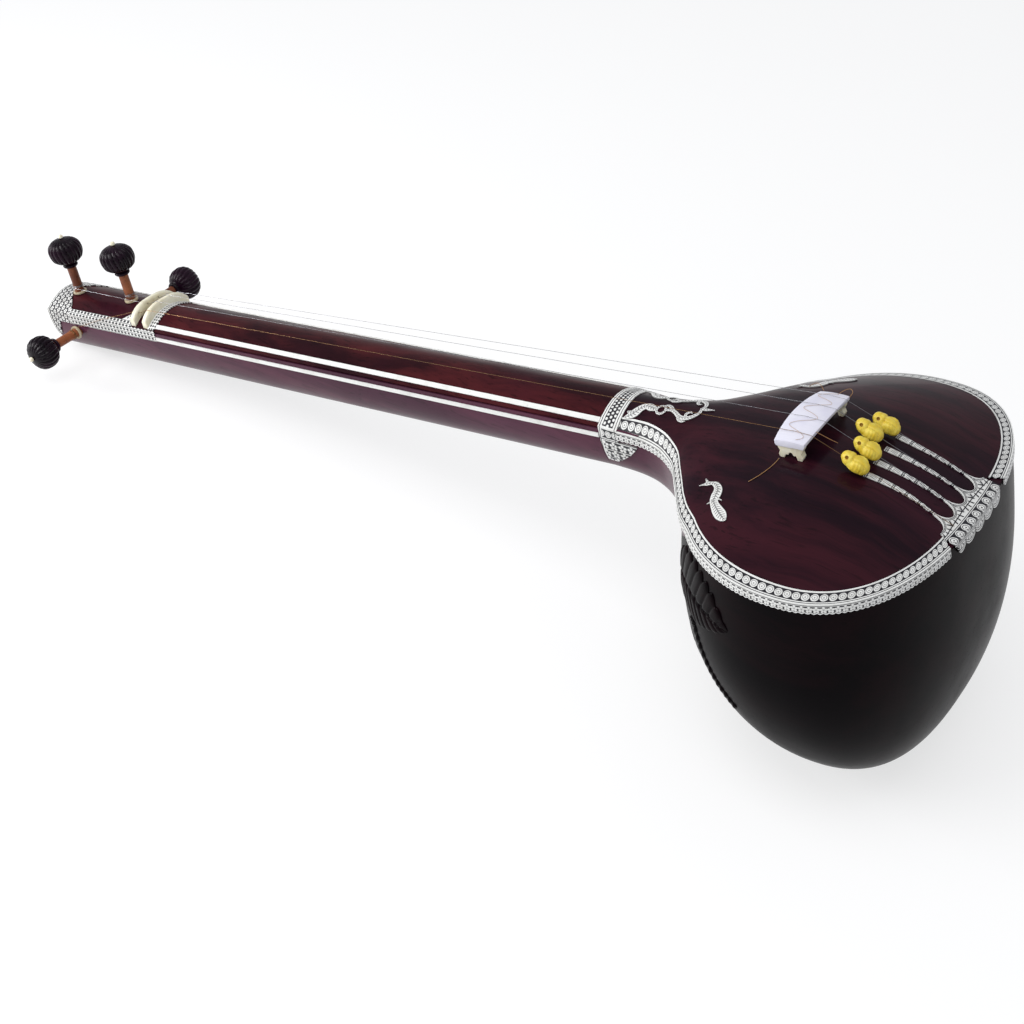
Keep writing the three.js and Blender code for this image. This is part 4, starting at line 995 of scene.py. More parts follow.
bone = make_bone("bone", (0.84, 0.80, 0.64), (0.74, 0.68, 0.49))
ring_bone = make_bone("stained bone", (0.52, 0.44, 0.30), (0.36, 0.28, 0.17))
bridge_white = make_bridge_white()
bead_yellow = make_bead_yellow()
steel_wire = make_wire("steel wire", (0.34, 0.34, 0.36), (0.20, 0.19, 0.19))
bronze_wire = make_wire("bronze wire", (0.30, 0.17, 0.08), (0.17, 0.09, 0.04))
silk = make_silk("silk thread", (0.20, 0.085, 0.02), (0.48, 0.24, 0.07))
pale_silk = make_silk("pale silk thread", (0.46, 0.33, 0.25), (0.66, 0.53, 0.44))
paint(thread_end, silk)


# Neck and heel
def neck_x(u):
    return mix(-NECK_LENGTH + HEAD_CAP + CLEARANCE, -CLEARANCE, u)


def neck_face_spot(u, v):
    y = mix(-NECK_HALF, NECK_HALF, v)
    return place(neck_x(u), y, NECK_ARCH * (1 - (y / NECK_HALF) ** 2))


def neck_side_spot(u, v):
    y, z = neck_section(-1, mix(0.985, -0.985, v))
    return place(neck_x(u), y, z)


def heel_spot(u, v):
    x = mix(CLEARANCE, HEEL_LENGTH, u)
    y, z = neck_section(x, mix(1, -1, v))
    return place(x, y, min(z, rim_z(x) - BOARD_PLATE - CLEARANCE))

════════

[Written task]: Copy out the whole listing exactly as written.

[Output for this exercise]:
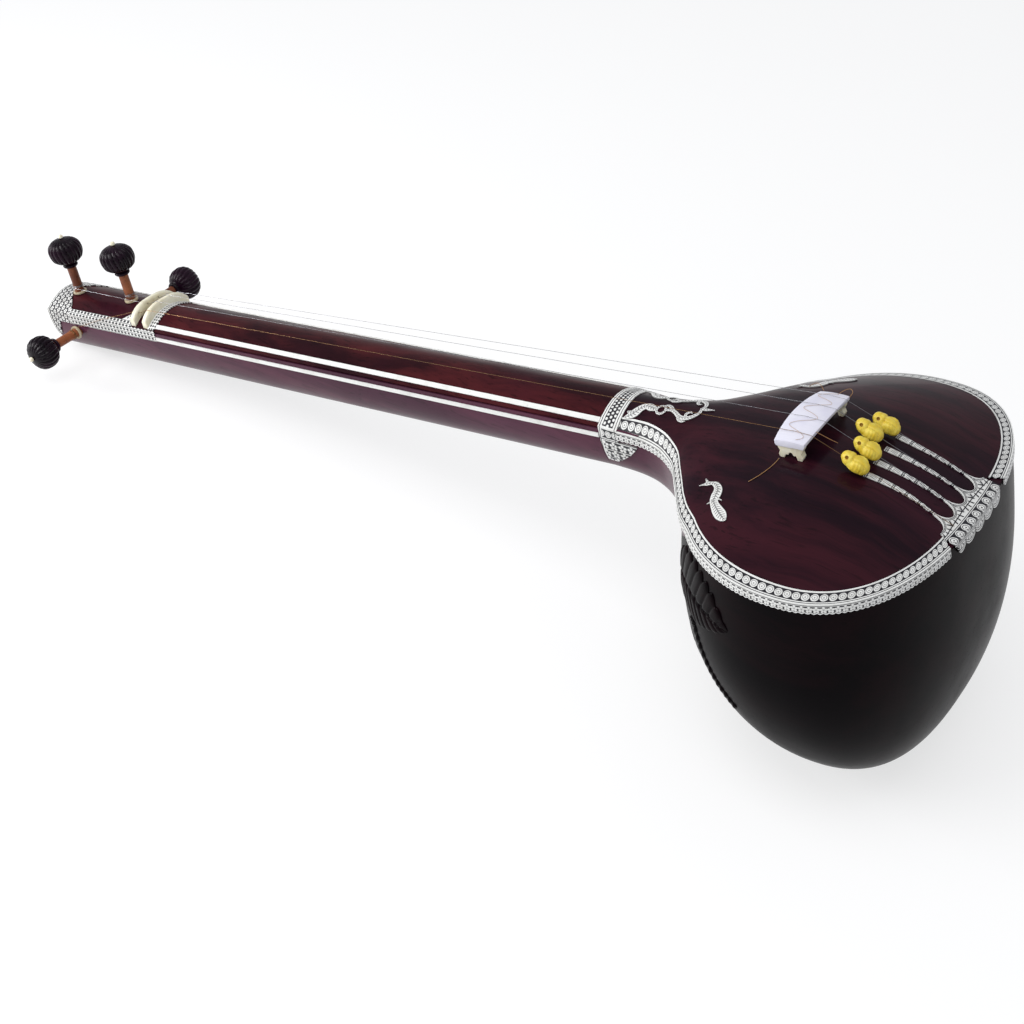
Keep writing the three.js and Blender code for this image. This is part 4, starting at line 995 of scene.py. More parts follow.
bone = make_bone("bone", (0.84, 0.80, 0.64), (0.74, 0.68, 0.49))
ring_bone = make_bone("stained bone", (0.52, 0.44, 0.30), (0.36, 0.28, 0.17))
bridge_white = make_bridge_white()
bead_yellow = make_bead_yellow()
steel_wire = make_wire("steel wire", (0.34, 0.34, 0.36), (0.20, 0.19, 0.19))
bronze_wire = make_wire("bronze wire", (0.30, 0.17, 0.08), (0.17, 0.09, 0.04))
silk = make_silk("silk thread", (0.20, 0.085, 0.02), (0.48, 0.24, 0.07))
pale_silk = make_silk("pale silk thread", (0.46, 0.33, 0.25), (0.66, 0.53, 0.44))
paint(thread_end, silk)


# Neck and heel
def neck_x(u):
    return mix(-NECK_LENGTH + HEAD_CAP + CLEARANCE, -CLEARANCE, u)


def neck_face_spot(u, v):
    y = mix(-NECK_HALF, NECK_HALF, v)
    return place(neck_x(u), y, NECK_ARCH * (1 - (y / NECK_HALF) ** 2))


def neck_side_spot(u, v):
    y, z = neck_section(-1, mix(0.985, -0.985, v))
    return place(neck_x(u), y, z)


def heel_spot(u, v):
    x = mix(CLEARANCE, HEEL_LENGTH, u)
    y, z = neck_section(x, mix(1, -1, v))
    return place(x, y, min(z, rim_z(x) - BOARD_PLATE - CLEARANCE))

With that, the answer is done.